[start Data block]
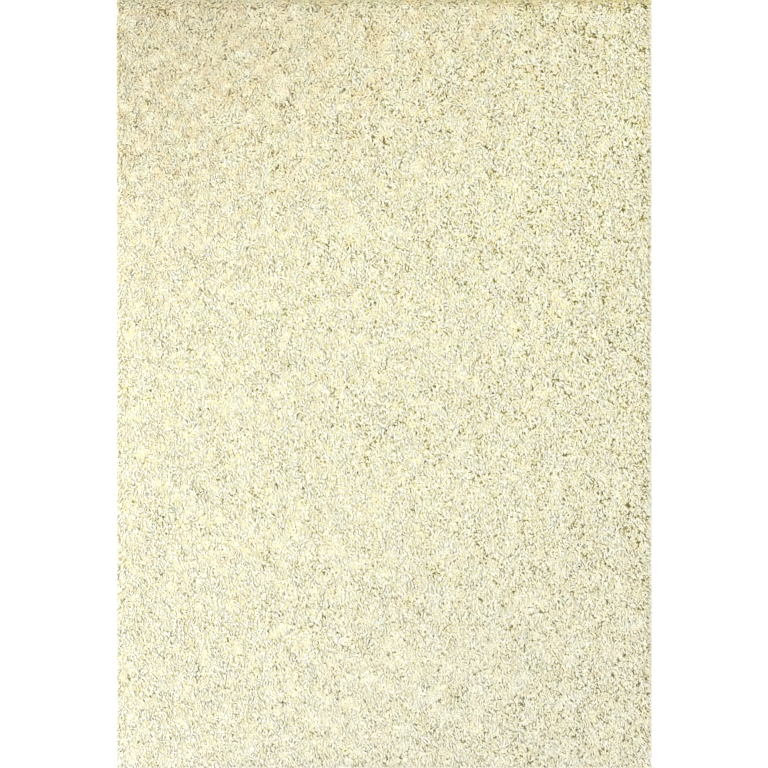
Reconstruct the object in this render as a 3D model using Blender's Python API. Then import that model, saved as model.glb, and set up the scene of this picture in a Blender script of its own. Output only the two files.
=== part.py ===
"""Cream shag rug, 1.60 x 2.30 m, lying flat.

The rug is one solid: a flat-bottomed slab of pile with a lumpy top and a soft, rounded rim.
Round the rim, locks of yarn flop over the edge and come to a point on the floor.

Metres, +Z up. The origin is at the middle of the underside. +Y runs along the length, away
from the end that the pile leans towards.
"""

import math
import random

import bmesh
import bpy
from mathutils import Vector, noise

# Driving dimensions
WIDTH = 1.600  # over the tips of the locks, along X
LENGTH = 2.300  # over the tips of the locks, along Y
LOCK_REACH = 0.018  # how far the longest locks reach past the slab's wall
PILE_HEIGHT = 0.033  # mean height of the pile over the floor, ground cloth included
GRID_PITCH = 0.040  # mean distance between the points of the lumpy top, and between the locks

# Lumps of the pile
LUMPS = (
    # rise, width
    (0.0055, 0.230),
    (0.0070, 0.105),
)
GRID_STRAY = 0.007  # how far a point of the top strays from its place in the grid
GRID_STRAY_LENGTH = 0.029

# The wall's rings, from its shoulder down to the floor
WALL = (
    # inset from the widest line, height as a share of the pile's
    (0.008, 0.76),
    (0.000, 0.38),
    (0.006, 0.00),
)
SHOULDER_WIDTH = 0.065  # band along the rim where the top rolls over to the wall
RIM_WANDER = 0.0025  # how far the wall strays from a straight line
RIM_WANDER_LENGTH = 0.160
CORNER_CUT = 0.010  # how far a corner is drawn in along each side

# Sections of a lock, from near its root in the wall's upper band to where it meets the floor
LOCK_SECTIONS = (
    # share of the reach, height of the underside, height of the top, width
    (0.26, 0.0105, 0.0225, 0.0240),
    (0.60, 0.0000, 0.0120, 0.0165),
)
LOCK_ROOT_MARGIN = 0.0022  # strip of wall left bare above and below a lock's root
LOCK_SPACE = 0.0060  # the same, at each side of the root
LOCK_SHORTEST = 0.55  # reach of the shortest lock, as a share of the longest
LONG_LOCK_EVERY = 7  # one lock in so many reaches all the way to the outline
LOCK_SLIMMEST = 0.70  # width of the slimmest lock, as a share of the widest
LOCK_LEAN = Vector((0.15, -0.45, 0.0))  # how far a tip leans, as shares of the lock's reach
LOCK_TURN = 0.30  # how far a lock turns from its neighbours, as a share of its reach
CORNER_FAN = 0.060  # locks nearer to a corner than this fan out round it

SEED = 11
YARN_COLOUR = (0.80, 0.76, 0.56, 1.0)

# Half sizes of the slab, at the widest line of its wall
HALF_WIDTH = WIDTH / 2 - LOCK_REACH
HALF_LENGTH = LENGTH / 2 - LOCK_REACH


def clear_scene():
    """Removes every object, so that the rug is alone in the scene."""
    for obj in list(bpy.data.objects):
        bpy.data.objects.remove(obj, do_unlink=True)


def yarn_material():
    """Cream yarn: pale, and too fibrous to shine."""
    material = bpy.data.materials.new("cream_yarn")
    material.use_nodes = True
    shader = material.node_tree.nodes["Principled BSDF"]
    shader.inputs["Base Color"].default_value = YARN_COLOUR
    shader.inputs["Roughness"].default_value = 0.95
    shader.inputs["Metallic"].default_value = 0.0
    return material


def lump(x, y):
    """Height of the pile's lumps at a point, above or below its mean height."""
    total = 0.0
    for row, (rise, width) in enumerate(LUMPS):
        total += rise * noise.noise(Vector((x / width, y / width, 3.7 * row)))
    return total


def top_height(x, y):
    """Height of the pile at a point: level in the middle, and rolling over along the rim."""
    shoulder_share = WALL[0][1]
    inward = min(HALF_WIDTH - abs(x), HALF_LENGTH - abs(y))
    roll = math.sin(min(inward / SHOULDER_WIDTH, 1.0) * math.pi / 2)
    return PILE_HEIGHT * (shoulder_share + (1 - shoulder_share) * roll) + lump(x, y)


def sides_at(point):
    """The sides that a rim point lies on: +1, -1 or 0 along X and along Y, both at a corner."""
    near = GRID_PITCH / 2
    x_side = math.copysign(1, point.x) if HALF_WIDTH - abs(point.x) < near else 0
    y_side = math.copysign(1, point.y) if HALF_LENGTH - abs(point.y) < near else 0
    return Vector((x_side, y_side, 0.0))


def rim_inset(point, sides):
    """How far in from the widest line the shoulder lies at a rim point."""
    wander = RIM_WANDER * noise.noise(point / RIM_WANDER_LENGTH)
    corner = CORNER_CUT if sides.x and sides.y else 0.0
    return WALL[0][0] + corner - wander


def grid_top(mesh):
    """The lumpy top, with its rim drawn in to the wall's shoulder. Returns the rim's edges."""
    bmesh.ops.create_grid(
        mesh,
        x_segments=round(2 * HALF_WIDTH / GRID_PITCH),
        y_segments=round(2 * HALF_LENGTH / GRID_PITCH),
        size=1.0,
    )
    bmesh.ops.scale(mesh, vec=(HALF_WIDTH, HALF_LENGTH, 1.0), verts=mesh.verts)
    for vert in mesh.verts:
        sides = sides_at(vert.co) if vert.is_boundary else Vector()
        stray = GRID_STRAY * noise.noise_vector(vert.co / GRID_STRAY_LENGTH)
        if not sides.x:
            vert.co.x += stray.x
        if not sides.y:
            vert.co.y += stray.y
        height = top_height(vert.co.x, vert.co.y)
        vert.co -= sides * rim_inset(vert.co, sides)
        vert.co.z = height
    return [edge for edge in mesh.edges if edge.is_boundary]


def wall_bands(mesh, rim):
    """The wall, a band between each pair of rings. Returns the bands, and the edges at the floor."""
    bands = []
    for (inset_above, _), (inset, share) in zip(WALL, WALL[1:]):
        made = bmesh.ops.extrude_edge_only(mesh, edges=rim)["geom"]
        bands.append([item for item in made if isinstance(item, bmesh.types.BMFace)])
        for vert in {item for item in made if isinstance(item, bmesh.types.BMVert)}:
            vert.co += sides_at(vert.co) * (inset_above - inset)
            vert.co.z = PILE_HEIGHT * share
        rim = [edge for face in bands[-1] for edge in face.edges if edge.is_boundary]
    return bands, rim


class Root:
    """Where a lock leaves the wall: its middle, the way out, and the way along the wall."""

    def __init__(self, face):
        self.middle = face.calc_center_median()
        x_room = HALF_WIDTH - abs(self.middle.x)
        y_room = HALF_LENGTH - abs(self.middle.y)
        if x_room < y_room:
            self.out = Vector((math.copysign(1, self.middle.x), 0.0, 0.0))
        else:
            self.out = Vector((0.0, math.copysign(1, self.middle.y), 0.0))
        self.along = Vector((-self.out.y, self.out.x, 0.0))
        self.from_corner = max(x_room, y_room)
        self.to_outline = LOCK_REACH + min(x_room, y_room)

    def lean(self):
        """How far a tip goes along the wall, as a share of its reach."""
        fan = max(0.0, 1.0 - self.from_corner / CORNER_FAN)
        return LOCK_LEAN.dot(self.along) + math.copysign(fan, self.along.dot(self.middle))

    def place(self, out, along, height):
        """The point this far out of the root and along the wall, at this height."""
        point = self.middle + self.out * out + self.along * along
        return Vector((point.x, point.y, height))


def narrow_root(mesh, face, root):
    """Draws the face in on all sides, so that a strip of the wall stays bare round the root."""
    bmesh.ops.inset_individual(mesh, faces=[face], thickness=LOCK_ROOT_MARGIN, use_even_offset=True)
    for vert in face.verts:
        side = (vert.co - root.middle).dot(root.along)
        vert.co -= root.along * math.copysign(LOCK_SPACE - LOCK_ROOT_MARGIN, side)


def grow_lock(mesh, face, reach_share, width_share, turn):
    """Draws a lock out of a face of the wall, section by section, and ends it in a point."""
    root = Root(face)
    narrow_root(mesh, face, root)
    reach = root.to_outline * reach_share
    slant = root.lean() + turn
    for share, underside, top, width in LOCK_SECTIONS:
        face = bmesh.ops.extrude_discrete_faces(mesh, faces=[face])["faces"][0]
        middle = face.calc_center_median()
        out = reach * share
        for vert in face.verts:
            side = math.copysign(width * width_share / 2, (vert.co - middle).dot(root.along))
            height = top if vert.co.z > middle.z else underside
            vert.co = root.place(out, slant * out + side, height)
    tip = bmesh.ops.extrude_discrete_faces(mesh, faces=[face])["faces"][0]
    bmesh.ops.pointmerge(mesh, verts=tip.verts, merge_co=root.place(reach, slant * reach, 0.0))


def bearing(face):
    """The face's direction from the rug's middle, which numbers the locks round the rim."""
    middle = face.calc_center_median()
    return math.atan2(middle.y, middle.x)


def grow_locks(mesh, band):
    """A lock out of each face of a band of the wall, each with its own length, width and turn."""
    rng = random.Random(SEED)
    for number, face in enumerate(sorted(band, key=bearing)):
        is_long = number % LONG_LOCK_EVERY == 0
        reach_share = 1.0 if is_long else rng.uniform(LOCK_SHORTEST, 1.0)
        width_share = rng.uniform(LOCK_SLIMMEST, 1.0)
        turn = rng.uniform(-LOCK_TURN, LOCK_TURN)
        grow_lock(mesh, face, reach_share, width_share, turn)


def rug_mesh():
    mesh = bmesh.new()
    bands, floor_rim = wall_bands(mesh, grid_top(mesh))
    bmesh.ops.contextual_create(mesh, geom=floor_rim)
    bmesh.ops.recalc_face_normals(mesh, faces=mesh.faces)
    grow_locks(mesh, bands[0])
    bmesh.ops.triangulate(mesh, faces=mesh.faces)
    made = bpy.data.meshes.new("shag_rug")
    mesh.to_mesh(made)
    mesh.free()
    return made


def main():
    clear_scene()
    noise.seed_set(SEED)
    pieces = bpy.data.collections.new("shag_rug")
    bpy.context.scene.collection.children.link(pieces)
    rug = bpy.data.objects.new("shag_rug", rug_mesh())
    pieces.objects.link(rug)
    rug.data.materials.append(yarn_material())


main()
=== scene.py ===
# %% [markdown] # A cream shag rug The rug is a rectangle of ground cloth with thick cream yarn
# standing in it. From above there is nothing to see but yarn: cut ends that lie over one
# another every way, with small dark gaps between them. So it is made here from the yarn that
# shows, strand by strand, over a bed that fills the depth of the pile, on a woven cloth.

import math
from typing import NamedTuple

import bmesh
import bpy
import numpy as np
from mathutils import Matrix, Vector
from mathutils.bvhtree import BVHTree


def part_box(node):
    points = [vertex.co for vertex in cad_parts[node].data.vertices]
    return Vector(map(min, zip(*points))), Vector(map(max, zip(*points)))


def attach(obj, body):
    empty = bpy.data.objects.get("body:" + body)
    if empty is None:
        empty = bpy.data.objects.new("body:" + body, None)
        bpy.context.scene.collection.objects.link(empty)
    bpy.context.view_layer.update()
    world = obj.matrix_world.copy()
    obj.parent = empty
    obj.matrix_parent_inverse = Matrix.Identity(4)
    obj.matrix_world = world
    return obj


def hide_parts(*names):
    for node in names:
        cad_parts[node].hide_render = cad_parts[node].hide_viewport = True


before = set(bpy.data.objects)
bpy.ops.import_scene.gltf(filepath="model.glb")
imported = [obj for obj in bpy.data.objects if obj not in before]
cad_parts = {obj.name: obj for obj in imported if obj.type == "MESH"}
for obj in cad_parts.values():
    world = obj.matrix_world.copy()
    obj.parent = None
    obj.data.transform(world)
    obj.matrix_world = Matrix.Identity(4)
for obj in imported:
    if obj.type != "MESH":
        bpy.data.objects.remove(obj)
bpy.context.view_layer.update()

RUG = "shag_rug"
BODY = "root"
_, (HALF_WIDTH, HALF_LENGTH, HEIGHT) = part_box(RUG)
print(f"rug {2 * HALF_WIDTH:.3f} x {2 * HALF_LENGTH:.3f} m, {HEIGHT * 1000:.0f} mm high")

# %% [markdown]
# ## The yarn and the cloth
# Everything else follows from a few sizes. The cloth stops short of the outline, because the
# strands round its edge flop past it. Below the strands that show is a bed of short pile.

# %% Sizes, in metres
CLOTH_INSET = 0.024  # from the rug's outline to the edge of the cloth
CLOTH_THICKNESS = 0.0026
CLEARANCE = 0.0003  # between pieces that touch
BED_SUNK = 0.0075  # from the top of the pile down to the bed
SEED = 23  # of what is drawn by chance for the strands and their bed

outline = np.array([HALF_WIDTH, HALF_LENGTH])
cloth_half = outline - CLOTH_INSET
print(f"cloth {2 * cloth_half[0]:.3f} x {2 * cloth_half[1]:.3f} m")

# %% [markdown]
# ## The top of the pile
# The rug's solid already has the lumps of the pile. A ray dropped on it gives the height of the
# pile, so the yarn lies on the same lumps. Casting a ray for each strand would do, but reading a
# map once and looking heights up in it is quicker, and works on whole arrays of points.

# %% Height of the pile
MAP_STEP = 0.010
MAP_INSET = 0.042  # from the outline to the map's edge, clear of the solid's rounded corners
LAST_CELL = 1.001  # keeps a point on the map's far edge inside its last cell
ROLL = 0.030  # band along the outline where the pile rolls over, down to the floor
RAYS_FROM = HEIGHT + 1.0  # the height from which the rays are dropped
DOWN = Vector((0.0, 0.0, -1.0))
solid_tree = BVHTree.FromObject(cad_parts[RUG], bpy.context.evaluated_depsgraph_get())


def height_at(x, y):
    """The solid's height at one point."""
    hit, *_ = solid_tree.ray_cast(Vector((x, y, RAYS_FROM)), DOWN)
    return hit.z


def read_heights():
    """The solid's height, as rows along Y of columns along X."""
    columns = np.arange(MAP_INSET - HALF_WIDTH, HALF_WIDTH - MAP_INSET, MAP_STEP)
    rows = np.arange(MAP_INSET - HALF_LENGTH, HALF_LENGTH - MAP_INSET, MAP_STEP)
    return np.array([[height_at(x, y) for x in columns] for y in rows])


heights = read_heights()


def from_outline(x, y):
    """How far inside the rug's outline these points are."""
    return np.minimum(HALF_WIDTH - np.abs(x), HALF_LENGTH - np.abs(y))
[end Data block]
• [Job] Extract exactly and only the lines above from the line containing "for number, face" through the line containing "for node in", both end lines included.

• [Answer to this task]
    for number, face in enumerate(sorted(band, key=bearing)):
        is_long = number % LONG_LOCK_EVERY == 0
        reach_share = 1.0 if is_long else rng.uniform(LOCK_SHORTEST, 1.0)
        width_share = rng.uniform(LOCK_SLIMMEST, 1.0)
        turn = rng.uniform(-LOCK_TURN, LOCK_TURN)
        grow_lock(mesh, face, reach_share, width_share, turn)


def rug_mesh():
    mesh = bmesh.new()
    bands, floor_rim = wall_bands(mesh, grid_top(mesh))
    bmesh.ops.contextual_create(mesh, geom=floor_rim)
    bmesh.ops.recalc_face_normals(mesh, faces=mesh.faces)
    grow_locks(mesh, bands[0])
    bmesh.ops.triangulate(mesh, faces=mesh.faces)
    made = bpy.data.meshes.new("shag_rug")
    mesh.to_mesh(made)
    mesh.free()
    return made


def main():
    clear_scene()
    noise.seed_set(SEED)
    pieces = bpy.data.collections.new("shag_rug")
    bpy.context.scene.collection.children.link(pieces)
    rug = bpy.data.objects.new("shag_rug", rug_mesh())
    pieces.objects.link(rug)
    rug.data.materials.append(yarn_material())


main()
=== scene.py ===
# %% [markdown] # A cream shag rug The rug is a rectangle of ground cloth with thick cream yarn
# standing in it. From above there is nothing to see but yarn: cut ends that lie over one
# another every way, with small dark gaps between them. So it is made here from the yarn that
# shows, strand by strand, over a bed that fills the depth of the pile, on a woven cloth.

import math
from typing import NamedTuple

import bmesh
import bpy
import numpy as np
from mathutils import Matrix, Vector
from mathutils.bvhtree import BVHTree


def part_box(node):
    points = [vertex.co for vertex in cad_parts[node].data.vertices]
    return Vector(map(min, zip(*points))), Vector(map(max, zip(*points)))


def attach(obj, body):
    empty = bpy.data.objects.get("body:" + body)
    if empty is None:
        empty = bpy.data.objects.new("body:" + body, None)
        bpy.context.scene.collection.objects.link(empty)
    bpy.context.view_layer.update()
    world = obj.matrix_world.copy()
    obj.parent = empty
    obj.matrix_parent_inverse = Matrix.Identity(4)
    obj.matrix_world = world
    return obj


def hide_parts(*names):
    for node in names:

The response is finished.